====== Encoding Information in Video Frames ======

  * Content is encoded into base64 prior to transmission.
  * We fix the frame size in 640x480 (common VGA resolution)

====== Overlaying information in the background video ======
We have 2 approaches for overlaying payload on a video:

  * **Spatial domain:** The overlay has a given fixed size which occludes a portion of the background video. To retain the background video characteristics, the modified video must only be overlayed by a given fraction. Motion vector estimation for the overlay is expected to be different than that of the regular background video, either by introducing movement where it originally did not occur, either by occluding rapid movement scenes.
{{  covert:matrix2.png?320x240  }}
  * **Frequency domain:** The overlay could occupy all the background video area. Instead of completely occluding the background video, the overlay could be applied with a given alpha channel so that motion vector estimation gets close to that of the background video. (This means differences in color, however. How does that translate into H264 encoding differences and unobservability?)
{{  covert:matrix.png?320x240  }}

====== Overlay matrix construction ======

===== A Bit per Pixel =====
A first approach to encode information into a frame's pixels was to encode a data bit into each available pixel. Using a black/white color scheme for 0 and 1, respectively, a 640x480 SD frame could hold about 38,4 KB of data.

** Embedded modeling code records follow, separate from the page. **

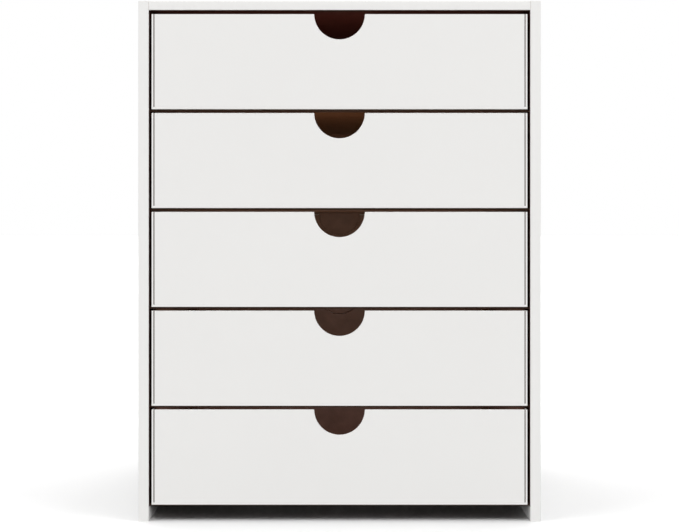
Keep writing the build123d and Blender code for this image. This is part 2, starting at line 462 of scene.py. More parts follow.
# How each layer of pressed fibres is turned, and the shade that leaves the board's colour as it is
FIBRE_TURNS = ((0.3, 0.5, 0.4), (1.1, 0.8, 1.7), (0.6, 2.2, 2.6), (2.0, 1.4, 0.9))
FIBRE_MIDDLE = 0.35
SAW_MARK_SHARE = 0.1

# How beech's bands and rays are drawn out along its grain, and its palest tone
BAND_STRETCH = (1.0, 1.0, 0.08)
RAY_STRETCH = (3200.0, 3200.0, 500.0)
PALEST_BEECH = 1.08

DARKEST_METAL = 0.86
METAL_TONE_CHANGE = 0.28
METAL_GLOSS_CHANGE = 0.3


def effect(name, build):
    """The shader node group of that name, built the first time that it is asked for."""
    return bpy.data.node_groups.get(name) or build(name)


def sprayed_film(name):
    """A sprayed coat: slow drift of tone and gloss, fine orange peel and a few dust nibs."""
    sheet, given, result = new_tree(
        name, "ShaderNodeTree",
        [("Place", VECTOR, None), ("Colour", COLOUR, GREY), ("Tone Change", VALUE, 0.03),
         ("Roughness", VALUE, 0.4), ("Gloss Change", VALUE, 0.08),
         ("Peel Size", VALUE, 0.0025), ("Peel Depth", VALUE, 0.00001)],
        [("Colour", COLOUR), ("Roughness", VALUE), ("Height", VALUE)],
    )
    drift = sheet.swing(given["Place"], scale=5.0, detail=3.0)
    cloud = sheet.swing(given["Place"], scale=38.0, detail=4.0)
    peel_scale = sheet.over(1.0, given["Peel Size"])
    peel = sheet.noise(given["Place"], peel_scale, detail=1.0)
    nib_inputs = {"Vector": given["Place"], "Scale": 24.0}
    nibs = sheet.place("ShaderNodeTexVoronoi", nib_inputs, feature="F1").outputs["Distance"]
    relief = sheet.add(peel, sheet.ramp(nibs, low=0.012, high=0.002))
    sheet.give(
        result, Colour=sheet.tinted(given["Colour"], sheet.times(drift, given["Tone Change"])),
        Roughness=sheet.add(given["Roughness"], sheet.times(cloud, given["Gloss Change"])),
        Height=sheet.times(relief, given["Peel Depth"]),
    )
    return sheet.tree


def thin_arris(name):
    """Paint drawn thin over an eased edge, so that a little of what is under it shows."""
    sheet, given, result = new_tree(
        name, "ShaderNodeTree",
        [("Place", VECTOR, None), ("Colour", COLOUR, GREY), ("Under Colour", COLOUR, GREY),
         ("Amount", VALUE, 0.1)],
        [("Colour", COLOUR)],
    )
    arris = sheet.place("ShaderNodeAttribute", attribute_name=ARRIS_ATTRIBUTE).outputs["Fac"]
    patches = sheet.ramp(sheet.noise(given["Place"], scale=160.0, detail=3.0), low=0.35, high=0.75)
    share = sheet.times(sheet.times(arris, patches), given["Amount"])
    sheet.give(result, Colour=sheet.blend(share, given["Colour"], given["Under Colour"]))
    return sheet.tree


def pressed_fibres(name):
    """Short wood fibres pressed flat in every direction, darker and lighter than the board."""
    sheet, given, result = new_tree(
        name, "ShaderNodeTree",
        [("Place", VECTOR, None), ("Colour", COLOUR, GREY), ("Contrast", VALUE, 0.3),
         ("Fibre Length", VALUE, 0.006), ("Fibre Width", VALUE, 0.0005), ("Fibre Depth", VALUE, 0.00001)],
        [("Colour", COLOUR), ("Height", VALUE)],
    )
    along = sheet.over(1.0, given["Fibre Length"])
    across = sheet.over(1.0, given["Fibre Width"])
    stretch = sheet.vector(along, across, across)
    layers = []
    for turn in FIBRE_TURNS:
        lie = sheet.stretched(sheet.rotated(given["Place"], turn), stretch)
        layers.append(sheet.noise(lie, scale=1.0, detail=1.0))
    pair_one = sheet.math("MAXIMUM", layers[0], layers[1])
    pair_two = sheet.math("MAXIMUM", layers[2], layers[3])
    fibre = sheet.ramp(sheet.math("MAXIMUM", pair_one, pair_two), low=0.52, high=0.82)
    cloud = sheet.noise(given["Place"], scale=60.0, detail=5.0)
    shade = sheet.ramp(cloud, low=0.3, high=0.7, low_result=-0.5, high_result=0.5)
    change = sheet.times(sheet.less(sheet.add(fibre, shade), FIBRE_MIDDLE), given["Contrast"])
    sheet.give(
        result, Colour=sheet.tinted(given["Colour"], change),
        Height=sheet.times(fibre, given["Fibre Depth"]),
    )
    return sheet.tree


def sawn_edge(name):
    """A cut board edge: open, fuzzy and crossed by fine saw marks."""
    sheet, given, result = new_tree(
        name, "ShaderNodeTree",
        [("Place", VECTOR, None), ("Colour", COLOUR, GREY), ("Contrast", VALUE, 0.3),
         ("Fuzz Depth", VALUE, 0.00004)],
        [("Colour", COLOUR), ("Height", VALUE)],
    )
    fuzz = sheet.noise(given["Place"], scale=2600.0, detail=3.0)
    marks = sheet.bands(given["Place"], "DIAGONAL", scale=90.0, distortion=7.0, detail=3.0)
    rough = sheet.add(sheet.times(fuzz, 1.0 - SAW_MARK_SHARE), sheet.times(marks, SAW_MARK_SHARE))
    change = sheet.times(sheet.less(rough, NOISE_MIDDLE), given["Contrast"])
    sheet.give(
        result, Colour=sheet.tinted(given["Colour"], change),
        Height=sheet.times(rough, given["Fuzz Depth"]),
    )
    return sheet.tree


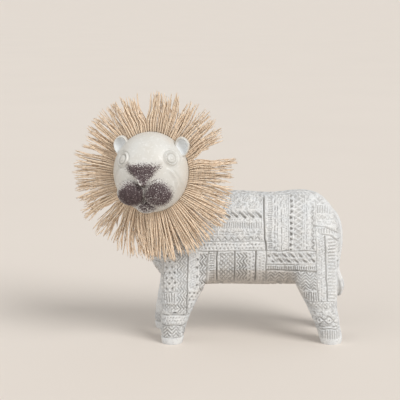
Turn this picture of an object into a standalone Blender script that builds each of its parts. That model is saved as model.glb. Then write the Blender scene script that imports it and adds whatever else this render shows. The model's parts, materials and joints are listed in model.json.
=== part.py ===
"""A standing lion figurine cast in resin, its head turned to its left side, with a mane of jute twine.

The figure is drawn in shares of its height, so one share is 1 mm at the height given here.
The lion looks along -X, its tail points along +X, and the carved flank nearest the viewer faces -Y.
"""

import math

import bmesh
import bpy
from mathutils import Matrix, Vector

# Driving dimensions, in metres
FIGURE_HEIGHT = 0.2515
CARVING_DEPTH = 0.0014
GROOVE_WIDTH = 0.0022
LINE_WIDTH = 0.0020
MANE_GAP = 0.0005
MANE_ROOT_THICKNESS = 0.0140
MANE_TIP_THICKNESS = 0.0030
EAR_WALL = 0.0022
EYE_RING_WIDTH = 0.0016

# Points closer than this are one point
WELD_DISTANCE = 0.00002

# One share of the height
SHARE = FIGURE_HEIGHT / 251.5

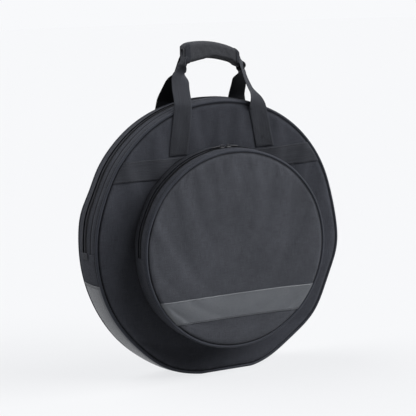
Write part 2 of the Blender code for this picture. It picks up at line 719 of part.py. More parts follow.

This represents the maximum capacity of this scheme. However, once a video is encoded and decoded by Skype at both ends, the final image we obtain exhibits a lot of color blending between adjacent pixels. This means that a pixel between a black and white one can be gray and we are left clueless about it's true value.

===== A Bit per Group of Pixels =====
In order to mitigate the aforementioned issue about the decision of the color of a pixel, another approach is to use a group of pixels to encode a given bit. For instance, if a 2x2 pixel group encode a single bit, an average of the pixels in the group yields a more accurate estimate of the bit value.

  * Bit 2x2 -> 320x240 bits -> 9,6 KB data
  * Bit 4x4 -> 160x120 bits -> 2,4 KB of data
  * Bit 8x8 -> 80x60 bits -> 600 B of data

The correctness of the bit value retrieval increases with the size of the pixel group, with the trade-off of less data per frame.

===== A Byte per Group of Pixels =====
A second approach for the increase of the encoding efficiency is to get each group of pixels to encode a given symbol, instead of a single bit. 

The base64 alphabet can represent binary data through a radix-64 representation. This means that if we are able to encode 64 symbols into different colors, we may be able to encode a full 76,8 KB in a single frame where a symbol is represented by a 2x2 group of pixels.

  * Byte 2x2 -> 320x240 bytes -> 76,8 KB data
  * Byte 4x4 -> 160x120 bytes -> 19,2 KB of data
  * Byte 8x8 -> 80x60 bytes -> 4,8 KB of data

Due to color blending on encoding/decoding, the insigth is to encode bytes in RGB values which are as far apart as possible, in order to diminish the possibility of overlap on color measurements between adjacent colored cells.

Upon experiments, due to quantization and the codec block prediction modes we are unable to get enough separate color ranges to identify a given byte.

===== A Nibble per Group of Pixels =====
Same as above. The difference is the expansion in color range that we are able to achieve with only 16 different color cells.

===== Three bits per Group of Pixels =====
Same as above, 8 different color cells.